#### [THE EXERCISE]
Extract the data exactly, missing nothing.

☆ ☆ ☆

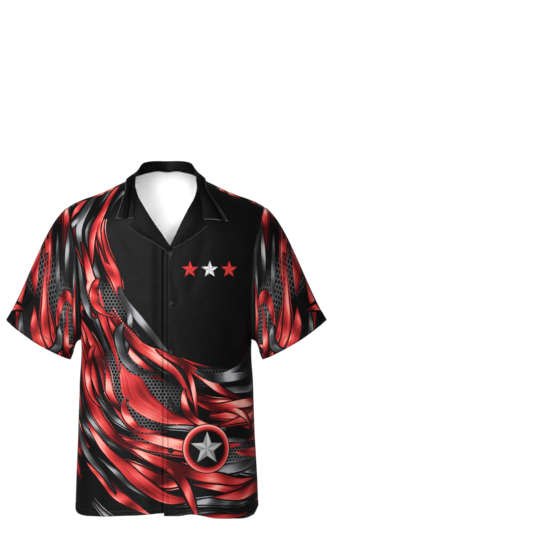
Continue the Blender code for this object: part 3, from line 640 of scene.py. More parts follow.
# a sheet of cloth from a grid: points, their places in the flat cut, ways out, tones and ways from the hem
def clothPiece(name, node, grid, cloth, lining=None, thickness=0.0007, seamless=False, hemUp=0.0):
    points, flat, out, tone, fromHem = grid
    rows, columns = points.shape[:2]
    hem = fromHem < hemUp
    if (gridNormals(points) * out).sum() < 0:
        points, flat, tone, hem = (values[:, ::-1] for values in (points, flat, tone, hem))
    inHem = hem.ravel()
    flat = flat.reshape(-1, 2)
    mesh = bmesh.new()
    bmesh.ops.create_grid(mesh, x_segments=columns - 1, y_segments=rows - 1, size=1)
    toneLayer = mesh.verts.layers.float.new("tone")
    for vertex, place, value in zip(mesh.verts, points.reshape(-1, 3), tone.ravel()):
        vertex.co = place
        vertex[toneLayer] = value
    layer = mesh.loops.layers.uv.new("cut")
    mesh.verts.index_update()
    for face in mesh.faces:
        face.smooth = True
        # where the hem is turned up, the inner side shows the cloth too
        face.material_index = 2 * all(inHem[vertex.index] for vertex in face.verts)
        for loop in face.loops:
            loop[layer].uv = flat[loop.vert.index]
    if seamless:
        bmesh.ops.remove_doubles(mesh, verts=mesh.verts, dist=1e-5)
    looks = [cloth, lining, cloth] if lining else [cloth]
    piece = fromMesh(name, mesh, *looks)
    wall = piece.modifiers.new("Cloth", "SOLIDIFY")
    wall.thickness = thickness
    wall.offset = -1
    wall.material_offset = min(1, len(looks) - 1)
    wall.material_offset_rim = 0
    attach(piece, "root")
    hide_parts(node)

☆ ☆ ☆

#### [WRITTEN RESPONSE]
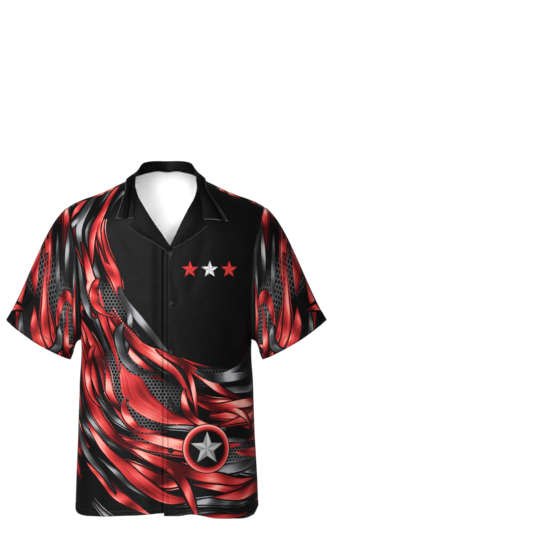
Continue the Blender code for this object: part 3, from line 640 of scene.py. More parts follow.
# a sheet of cloth from a grid: points, their places in the flat cut, ways out, tones and ways from the hem
def clothPiece(name, node, grid, cloth, lining=None, thickness=0.0007, seamless=False, hemUp=0.0):
    points, flat, out, tone, fromHem = grid
    rows, columns = points.shape[:2]
    hem = fromHem < hemUp
    if (gridNormals(points) * out).sum() < 0:
        points, flat, tone, hem = (values[:, ::-1] for values in (points, flat, tone, hem))
    inHem = hem.ravel()
    flat = flat.reshape(-1, 2)
    mesh = bmesh.new()
    bmesh.ops.create_grid(mesh, x_segments=columns - 1, y_segments=rows - 1, size=1)
    toneLayer = mesh.verts.layers.float.new("tone")
    for vertex, place, value in zip(mesh.verts, points.reshape(-1, 3), tone.ravel()):
        vertex.co = place
        vertex[toneLayer] = value
    layer = mesh.loops.layers.uv.new("cut")
    mesh.verts.index_update()
    for face in mesh.faces:
        face.smooth = True
        # where the hem is turned up, the inner side shows the cloth too
        face.material_index = 2 * all(inHem[vertex.index] for vertex in face.verts)
        for loop in face.loops:
            loop[layer].uv = flat[loop.vert.index]
    if seamless:
        bmesh.ops.remove_doubles(mesh, verts=mesh.verts, dist=1e-5)
    looks = [cloth, lining, cloth] if lining else [cloth]
    piece = fromMesh(name, mesh, *looks)
    wall = piece.modifiers.new("Cloth", "SOLIDIFY")
    wall.thickness = thickness
    wall.offset = -1
    wall.material_offset = min(1, len(looks) - 1)
    wall.material_offset_rim = 0
    attach(piece, "root")
    hide_parts(node)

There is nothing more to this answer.